» **Goal**
Give the count of lines in the data that include "picture", with no other words.

--- Begin Input ---

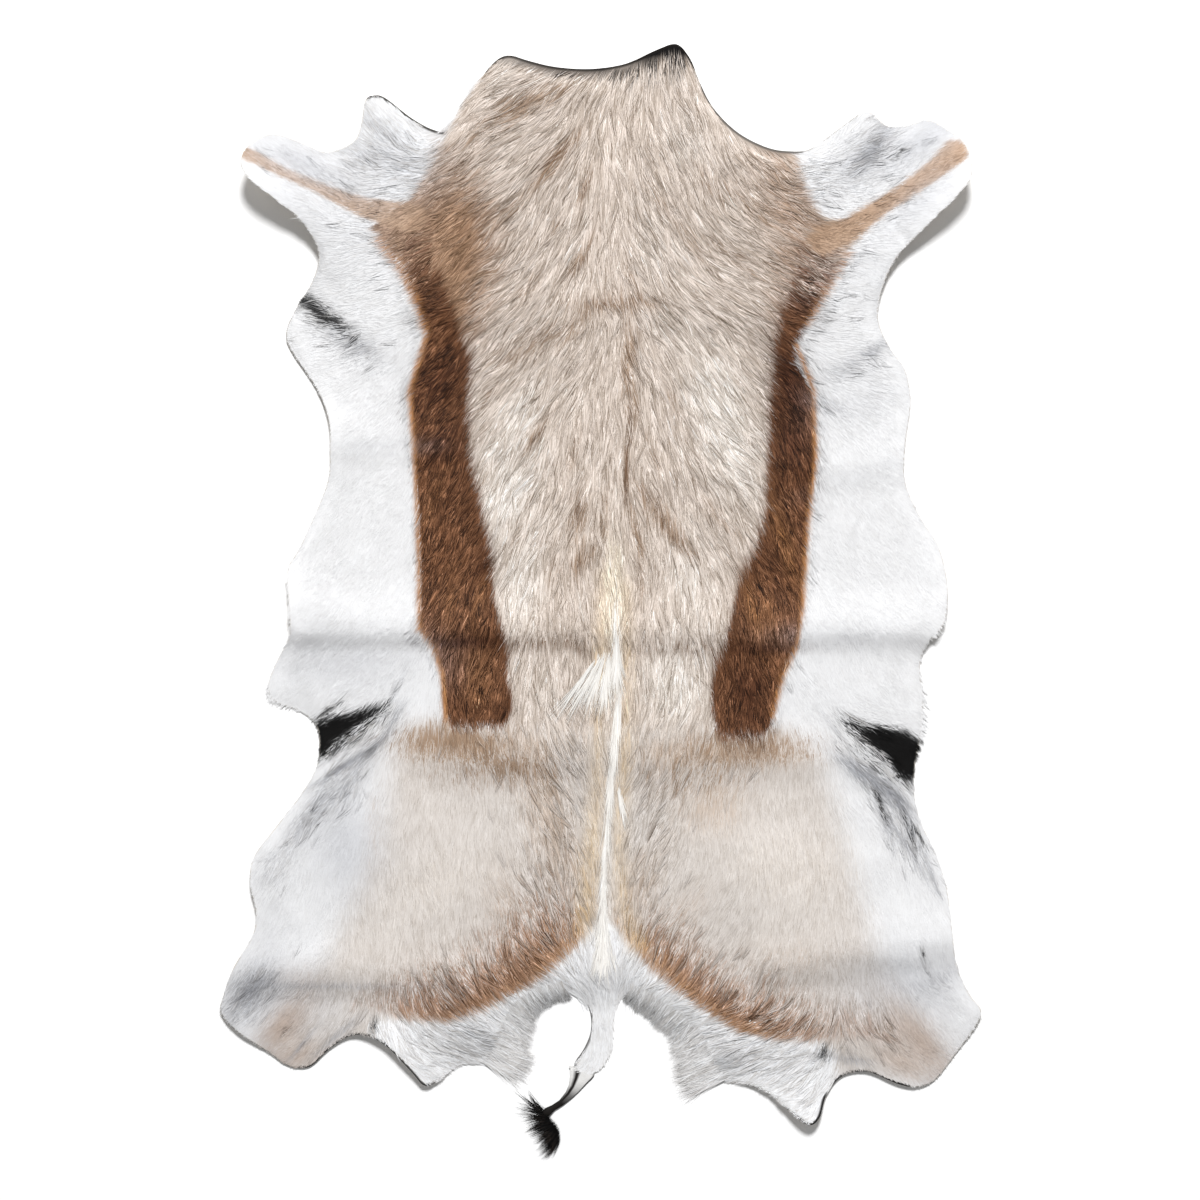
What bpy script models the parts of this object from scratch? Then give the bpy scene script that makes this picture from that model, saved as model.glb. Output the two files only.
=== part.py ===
# A springbok hide laid flat, hair side up, with its legs spread, its tail and the black tuft on it.
# Metres, +Z up. X runs across the hide and +Y from the tail to the neck. The origin is on the
# ground, at the middle of the box that the hide and its tuft fill.

import math

import bmesh
import bpy
import numpy as np
from mathutils import Vector
from mathutils.bvhtree import BVHTree
from mathutils.geometry import delaunay_2d_cdt

MM = 0.001

# The trimmed edge, a table for each stretch, running anticlockwise as seen from above.
# Columns: x and y in mm, and how far the edge curls up off the ground there, in mm.
NECK = (
    (90, 546, 6), (76, 561, 9), (55, 555, 9), (25, 542, 6), (-10, 537, 4),
    (-45, 539, 4), (-72, 545, 6), (-90, 550, 7), (-103, 546, 6),
)
LEFT_NECK_SIDE = ((-118, 530, 3), (-137, 502, 1), (-150, 477, 1))
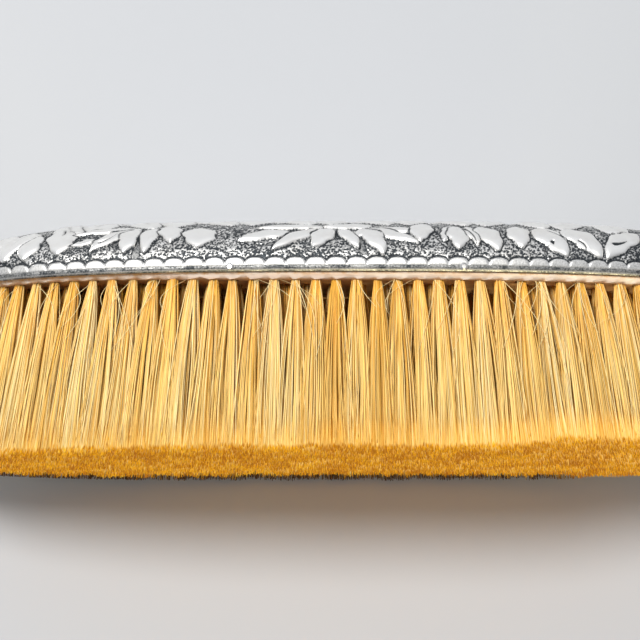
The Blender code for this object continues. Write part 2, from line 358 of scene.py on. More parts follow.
# Leaves of the near flank: base, tip, half width and bend, in millimetres along and up
FLANK_LEAVES = (
    ((-70.6, 14.6), (-72.4, 4.3), 3.3, 0.2),
    ((-62.8, 14.6), (-64.2, 5.2), 3.5, 0.0),
    ((-55.0, 9.4), (-61.2, 7.4), 0.9, 0.2),
    ((-45.0, 13.6), (-60.5, 11.6), 1.2, -0.9),
    ((-45.5, 12.4), (-56.8, 5.4), 1.9, -1.3),
    ((-45.6, 13.0), (-49.0, 4.9), 2.3, -0.6),
    ((-41.8, 13.6), (-44.4, 4.8), 2.0, -0.6),
    ((-38.8, 15.4), (-38.5, 7.9), 2.6, 0.0),
    ((-32.0, 13.4), (-32.8, 6.0), 3.7, 0.2),
    ((-5.0, 13.8), (-19.6, 13.6), 1.4, -0.5),
    ((-12.6, 11.0), (-23.8, 8.0), 1.8, -0.5),
    ((-5.6, 12.2), (-16.4, 5.1), 1.7, -0.6),
    ((-3.2, 12.4), (-7.4, 5.8), 2.3, -0.2),
    ((-1.6, 12.2), (2.9, 5.4), 1.7, 0.3),
    ((3.5, 12.0), (17.2, 11.4), 1.4, 0.6),
    ((2.6, 11.4), (15.9, 7.0), 1.7, 1.0),
    ((2.4, 11.6), (8.1, 3.7), 2.2, 1.2),
    ((5.6, 14.6), (-5.4, 14.4), 1.7, 0.0),
    ((16.8, 16.2), (16.0, 7.8), 2.6, 0.0),
    ((22.8, 14.2), (21.2, 7.6), 1.8, 0.3),
    ((24.0, 14.0), (24.5, 5.3), 2.5, 0.3),
    ((26.2, 13.8), (28.8, 6.8), 1.5, 0.3),
    ((28.8, 13.8), (33.3, 5.0), 2.4, 0.6),
    ((37.0, 14.6), (38.6, 6.0), 2.6, 0.0),
    ((41.4, 13.6), (48.4, 4.0), 3.1, 0.6),
    ((47.6, 13.4), (56.2, 3.9), 2.9, 0.9),
    ((65.0, 12.8), (57.4, 3.9), 3.1, -0.8),
    ((70.4, 14.2), (71.6, 4.5), 3.4, 0.0),
)

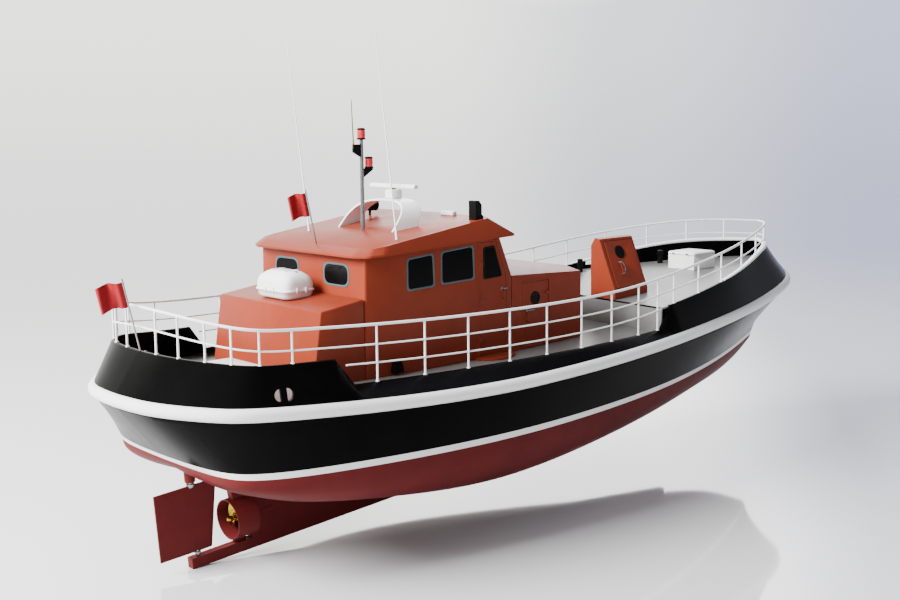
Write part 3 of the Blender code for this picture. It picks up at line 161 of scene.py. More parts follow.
class Nodes:
    """A node tree under construction."""

    def __init__(self, tree):
        self.tree = tree

    def node(self, kind, settings, values):
        """Settings first, a ramp's stops among them, then the values or links of the sockets."""
        made = self.tree.nodes.new(kind)
        for key, value in settings.items():
            if key == "stops":
                made.color_ramp.interpolation = "EASE"
                elements = made.color_ramp.elements
                while len(elements) < len(value):
                    elements.new(1.0)
                for element, (at, shade) in zip(elements, value):
                    element.position = at
                    element.color = (*shade, 1.0)
            else:
                setattr(made, key, value)
        for key, value in values.items():
            self.feed(made.inputs[key], value)
        return Made(self, made)

    def feed(self, socket, value):
        """Link a value into a socket, or set a constant on it."""
        if isinstance(value, Value):
            self.tree.links.new(value.socket, socket)
        elif isinstance(value, tuple) and len(value) == 3 and socket.type == "RGBA":
            socket.default_value = (*value, 1.0)
        else:
            socket.default_value = value


class Paint(Nodes):
    """A material with its Principled shader, painted by place on the object."""

    def __init__(self, name):
        self.name = name
        self.material = bpy.data.materials.new(name)
        self.material.use_nodes = True
        super().__init__(self.material.node_tree)
        self.shader = self.tree.nodes["Principled BSDF"]
        self.place = self.node("ShaderNodeTexCoord", {}, {}).out("Object")

    def set(self, **values):
        """Base_Color=... sets the shader's Base Color, and so on."""
        for key, value in values.items():
            self.feed(self.shader.inputs[key.replace("_", " ")], value)

    def noise(self, scale, detail=2.0, rough=0.5, stretch=(1.0, 1.0, 1.0)):
        """Noise by place on the object, from 0 to 1 with a mean near 0.5."""
        spread = self.node("ShaderNodeMapping", {}, {"Vector": self.place, "Scale": stretch}).out()
        values = {"Vector": spread, "Scale": scale, "Detail": detail, "Roughness": rough}
        return self.node("ShaderNodeTexNoise", {}, values).out()

    def mix(self, share, first, second):
        """The first colour at share 0, the second at share 1."""
        made = self.node("ShaderNodeMix", {"data_type": "RGBA"}, {}).node
        live = [socket for socket in made.inputs if socket.enabled]
        for socket, value in zip(live, (share, first, second)):
            self.feed(socket, value)
        return Value(self, next(socket for socket in made.outputs if socket.enabled))

    def bump(self, height, strength, distance):
        """Raise the surface where height is high; a finish's last step, so it returns the paint."""
        values = {"Height": height, "Strength": strength, "Distance": distance}
        self.set(Normal=self.node("ShaderNodeBump", {}, values).out())
        return self


FINISH = {}


def finish(paint, slot=None):
    """Keep a paint under its name, with the record's material slot that it belongs to."""
    FINISH[paint.name] = (paint.material, slot or paint.name)
    print("finish", paint.name, "of", len(paint.tree.nodes), "nodes")


# %% [markdown]
# Ship paint is rolled on in thick coats. It is glossy but never quite flat: a fine orange peel
# bends its reflections, and broad, faint clouds change its shade. One flat colour would look like
# plastic, so each paint mixes two near shades by a slow noise, lets a second noise vary the
# roughness, and bumps the surface with a fast one.


# %% Ship paints
CLOUDS = 0.6
PEEL_GRAIN = 70.0
PEEL_DEPTH = 0.002


def ship_paint(name, deep, light, rough, peel=0.12, gloss=0.5):
    """A rolled coat: two shades by a slow noise, roughness by a middle one, bump by a fast one."""
    paint = Paint(name)
    slow = paint.noise(CLOUDS, 4.0, 0.6)
    middle = paint.noise(CLOUDS * 9.0, 3.0, 0.6)
    fast = paint.noise(PEEL_GRAIN)
    shade = ((slow - 0.3) * 2.0 + (middle - 0.5) * 0.5).clipped()
    paint.set(Base_Color=paint.mix(shade, deep, light), Specular_IOR_Level=gloss)
    paint.set(Roughness=(rough + (middle - 0.5) * 0.14).clipped())
    return paint.bump(fast + slow * 0.4, peel, PEEL_DEPTH)


for name, deep, light, rough, peel, gloss in (
    ("black_paint", (0.0012, 0.0012, 0.0012), (0.0028, 0.0028, 0.0028), 0.24, 0.12, 0.035),
    ("antifouling", (0.085, 0.011, 0.011), (0.125, 0.017, 0.017), 0.5, 0.2, 0.06),
    ("white_paint", (0.82, 0.82, 0.81), (0.9, 0.9, 0.89), 0.3, 0.12, 0.5),
    ("rail_paint", (0.88, 0.88, 0.87), (0.94, 0.94, 0.93), 0.3, 0.05, 0.5),
    ("orange_paint", (0.20, 0.030, 0.014), (0.25, 0.040, 0.018), 0.33, 0.12, 0.12),
    ("moulded_white", (0.88, 0.88, 0.87), (0.94, 0.94, 0.93), 0.2, 0.04, 0.5),
    ("black_trim", (0.002, 0.002, 0.002), (0.005, 0.005, 0.005), 0.4, 0.1, 0.1),
):
    finish(ship_paint(name, deep, light, rough, peel, gloss))
rubber = ship_paint("rubber_frame", (0.045, 0.085, 0.095), (0.07, 0.12, 0.13), 0.5)
finish(rubber, "black_trim")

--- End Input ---

» **Worked solution**
2